INSTRUCTIONS FOR THE TASK: From the listing below, extract each line containing the string "bodies".

DATA SECTION:
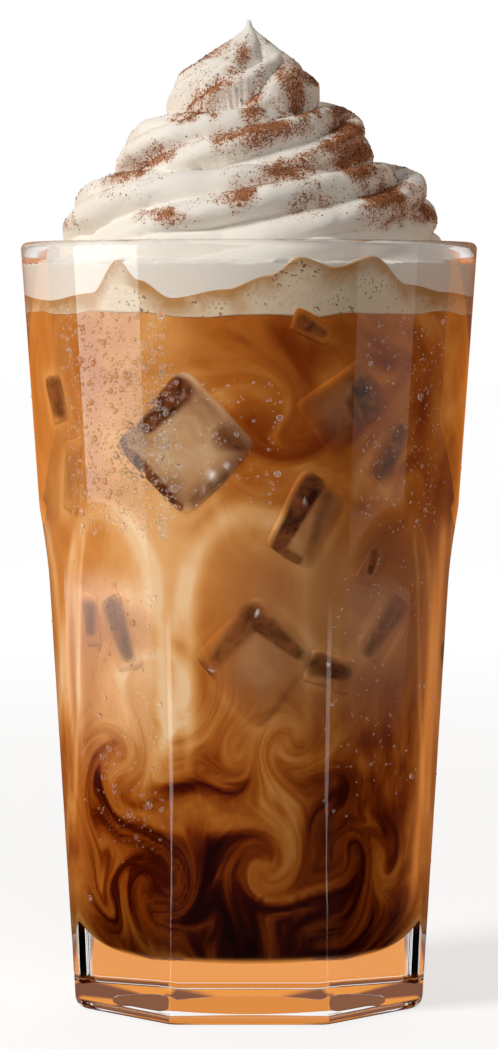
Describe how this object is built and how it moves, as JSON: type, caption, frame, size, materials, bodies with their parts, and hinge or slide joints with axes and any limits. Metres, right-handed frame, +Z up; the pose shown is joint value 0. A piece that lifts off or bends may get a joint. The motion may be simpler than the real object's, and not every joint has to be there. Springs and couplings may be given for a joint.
{
  "type": "iced latte in a glass",
  "caption": "Tall panelled tumbler filled with iced coffee and milk, topped with foam and a piped swirl of whipped cream.",
  "frame": {"origin": "middle of the foot, on the surface the glass stands on", "axes": "+Z up from the foot to the cream's tip; +X and +Y each face the middle of a side panel"},
  "size_m": [0.09, 0.09, 0.1937],
  "materials": {
    "glass": "clear, polished",
    "coffee": "milky iced coffee, glossy",
    "foam": "fine milk foam, soft",
    "cream": "whipped cream, soft"
  },
  "bodies": {
    "root": {"glass": "glass", "coffee": "coffee", "milk_foam": "foam", "whipped_cream": "cream"}
  },
  "joints": []
}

RESULT OF THE EXERCISE:
Describe how this object is built and how it moves, as JSON: type, caption, frame, size, materials, bodies with their parts, and hinge or slide joints with axes and any limits. Metres, right-handed frame, +Z up; the pose shown is joint value 0. A piece that lifts off or bends may get a joint. The motion may be simpler than the real object's, and not every joint has to be there. Springs and couplings may be given for a joint.
  "bodies": {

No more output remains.